I teamed up with Soccer Without Borders founder Ben Gucciardi while studying sociology in graduate school with a focus on sport. I was asking these big questions: what is sport really for? How does it shape society and culture? But with every year of working within Soccer Without Borders and getting to meet and listen to communities from Nicaragua to Egypt to Guatemala to Uganda and beyond, those questions because much more nuanced. Who is the system designed for? Who is left out? In many ways soccer mirrors society — who is included and who is pushed to the margins.

That became my mission: how can soccer be a place where everyone, regardless of circumstance or identity, can feel a sense of belonging? 

Common Goal launched the 1% pledge in 2017. Nearly a decade on, what has genuinely changed in how football organisations engage with their social responsibility?

Football generates huge revenue, mobilises people globally, and affects millions and millions of young people. What they experience through football — what they see athletes wearing, what players say publicly, what happens in stadiums — all of that affects individuals, communities and culture.

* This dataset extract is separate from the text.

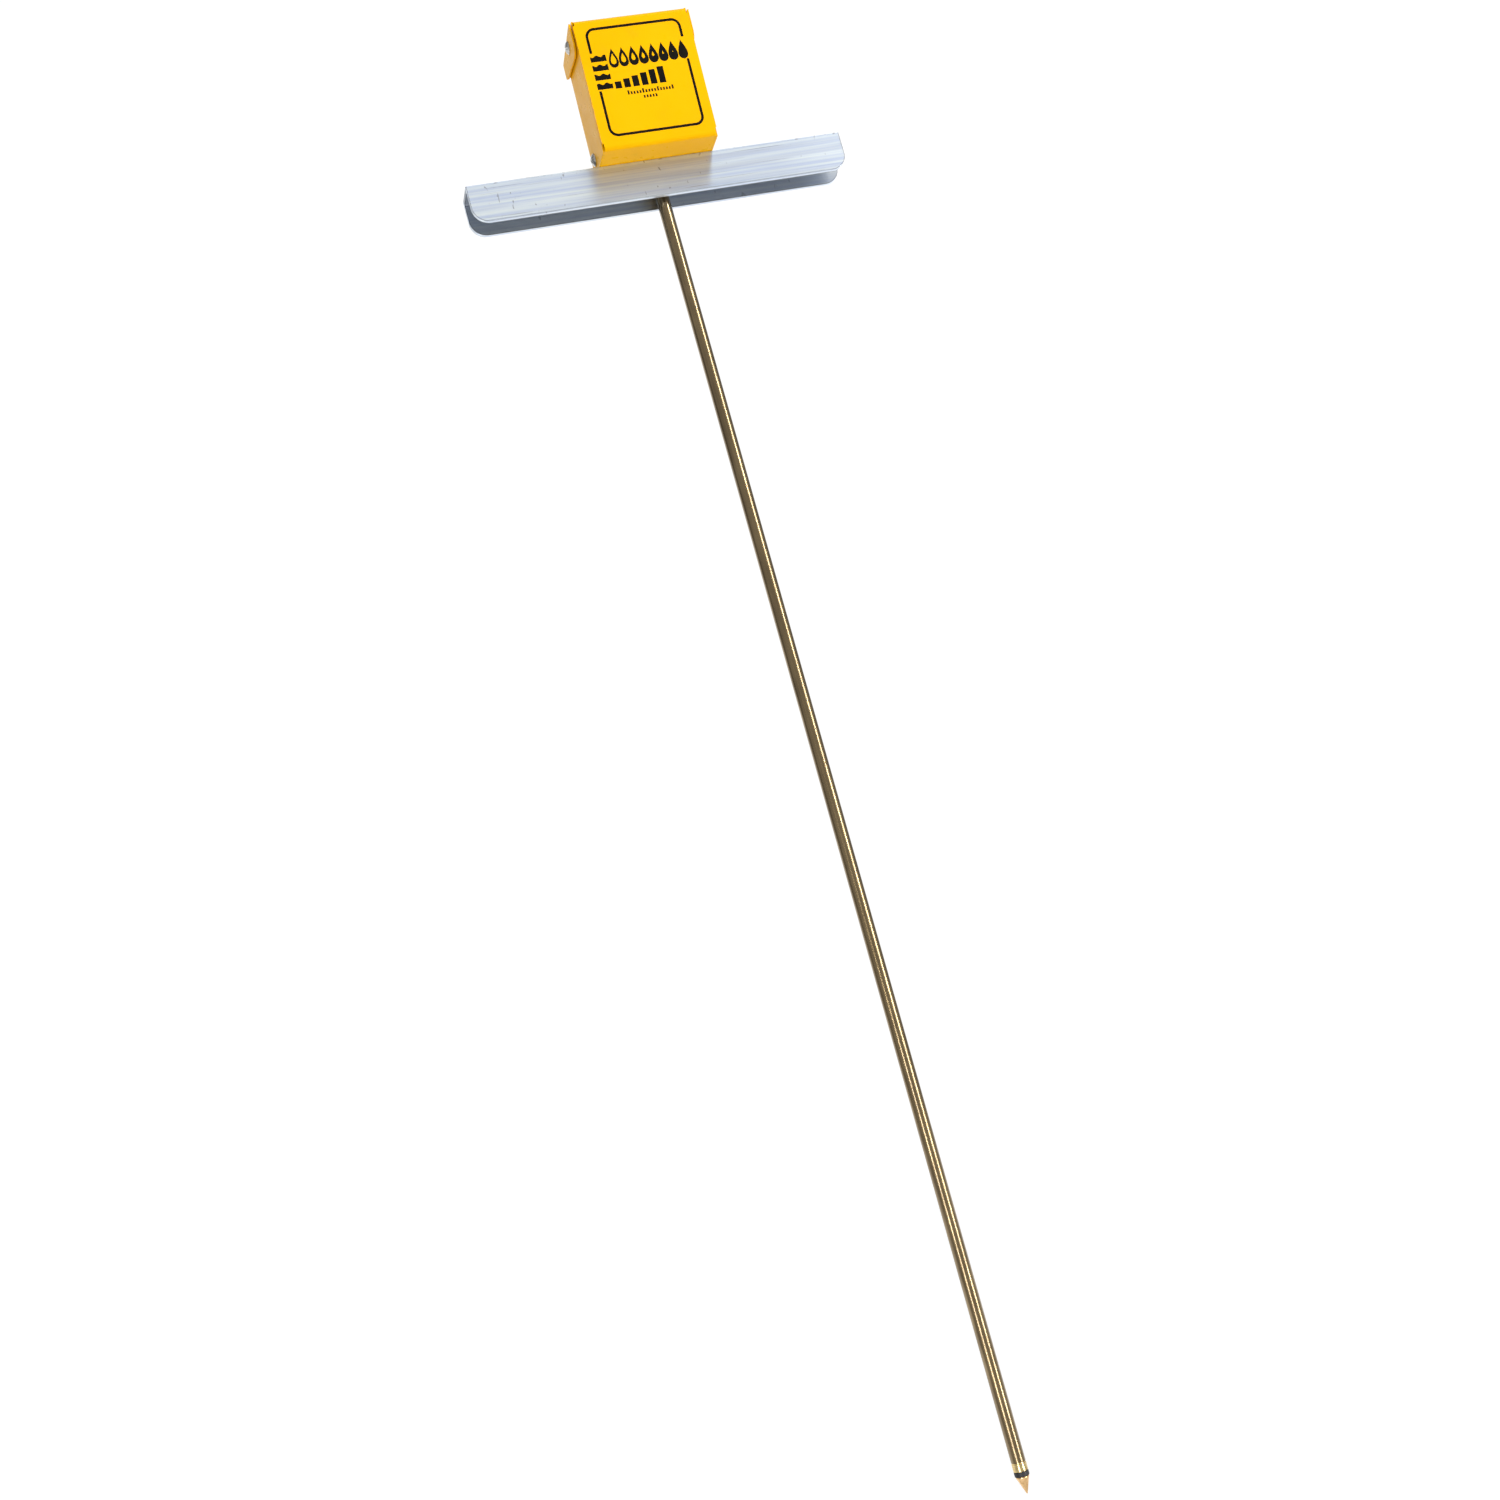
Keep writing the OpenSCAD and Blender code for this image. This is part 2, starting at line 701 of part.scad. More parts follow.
// A flat spiral, wound outwards from clear of the arbor
module hairspring() {
    turns = 3;
    steps = 16 * turns;
    strip_t = 0.15;
    inner_r = 1.1;
    pitch = 0.75;
    function at(i, r) = (inner_r + pitch * turns * i / steps + r) * [cos(22.5 * i), sin(22.5 * i)];
    color("silver") leaning() translate([0, 3.4, arbor_z]) rotate([90, 0, 0]) linear_extrude(0.4)
        polygon(concat([for (i = [0 : steps]) at(i, 0)], [for (i = [steps : -1 : 0]) at(i, strip_t)]));
}

module zero_adjuster() {
    color([0.2, 0.2, 0.22]) leaning() translate([0, 0, zero_z]) difference() {
        rod_y(box_back + 0.3, box_back + bezel_t, zero_r);
        translate([-3, box_back + bezel_t - 0.8, -0.3]) cube([6, 2, 0.6]);
    }
}

module meter_nuts() {
    inner = box_back - sheet_t;
    color("silver") leaning() for (x = [-1, 1], z = [-1, 1])
        translate([x * stud_xz, inner, meter_z + z * stud_xz]) rotate([90, 0, 0])
            hex_nut(5.5, stud_r + play, 2.4);
}

module meter_posts() {
    color("goldenrod") leaning() for (x = [-post_x, post_x]) translate([x, 0, post_z]) {
        rod_y(-21.5, -10.6, 1.5);
        rod_y(-11.6, -10.6, 3);
    }
}

module post_nuts() {
    color("goldenrod") leaning() for (x = [-post_x, post_x], y = [barrel_back, -17.8])
        translate([x, y, post_z]) rotate([90, 0, 0]) hex_nut(5.5, 1.5 + play, 2.4);
}

// ---- circuit and battery ----

module circuit_board() {
    color("darkgreen") leaning() difference() {
        translate([-board_w / 2, board_y - board_t / 2, board_low]) cube([board_w, board_t, board_h]);
        for (x = [-post_x, post_x]) translate([x, 0, post_z]) rod_y(board_y - 2, board_y + 2, 1.5 + play);
    }
}

module resistors() {
    color("tan") leaning() for (i = [0 : 2]) translate([0, -19.2, meter_z - 9 + i * 5]) {
        rod_x(-3.2, 3.2, 1.1);
        rod_x(-6, 6, 0.3);
        for (s = [-1, 1]) translate([s * 5.7, 0, 0]) rod_y(0, 1.4, 0.3);
    }
}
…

In the lead up to the launch of the pledge, there was this momentum building around athlete activism and football embracing social issues and recognizing its responsibility as an industry, not just as individual clubs doing isolated projects.

I think the 1% pledge accelerated this. It provided a platform for athletes to share what they care about beyond the game and to give back through it. It built a bridge between the industry and the football for good sector that was ready to grow, to deepen, and to be more visible. Athletes have always played an important role in social change — you can look at the history of civil rights, human rights, the Olympics — but I think the 1% pledge made it so that you didn’t have to go alone. You didn’t have to be the most famous or the one with the most resources. Everyone could do something. 

And when people move together, they become greater than the sum of their parts. Instead of isolated acts of giving here and there, you start building a movement that changes expectations across the industry.

Nine years on, I think we’ve seen a real acceleration in the idea that social impact should be embedded into football, not treated as an exception. Even the language has changed. Many organizations no longer talk about ‘social responsibility’ roles — they talk about purpose, community engagement, culture.

There’s now a growing understanding that engaging communities and making the world better is not separate from football. It’s part of football.

Common Goal has built the largest global network devoted to using football as a force for social change. What is the next frontier for the platform — and what are the biggest challenges ahead?

Collectively, the Common Goal Community is now more than 200 organisations across 117 countries. Every year, those organisations directly serve around 3.6 million young people.

What people often don’t realise is that this is not work happening on the margins. If Football for Good were a football federation, serving3.6 million young people a year would actually make it the third largest football federation in the world.

So for us, the next milestone is showing that this approach to using football for youth development and community development is not a fringe idea. It’s sophisticated, it’s established, and it deserves to be invested in systematically.

The next step is supporting it at a foundational level and recognising that Football for Good is a valuable part of the football ecosystem in and of itself. Football for Good contributes something unique — both to football and to society — and that value should be recognised and supported.

Our goal is to keep growing and strengthening the network until every young person has access to a healthy football environment that helps them play, learn and thrive. And hopefully more and more people across the industry will continue to see its value and invest in it.

World Football Giving Day launches on May 26, weeks before the World Cup. What is it, how does it work, and why does football need its own giving day?

World Football Giving Day is a new moment — and hopefully a new tradition — for everyone who loves the game to give back through football.

It’s about supporting the places where the real heartbeat of football lives: the Football for Good ecosystem, the communities using the game to change lives every day. Football exists everywhere in the world, but the heart of the game is in those communities that use football to create belonging, opportunity and hope.

Football needs its own giving day because right now the world needs belonging, opportunity, and hope more than ever. And football could deliver it, if it would lead with its heart. 

If we can reconnect people to that — reconnect them to what football is truly capable of beyond entertainment — then not only can we drive investment into communities where it’s needed most, we can also remind the entire industry of the power football has beyond itself.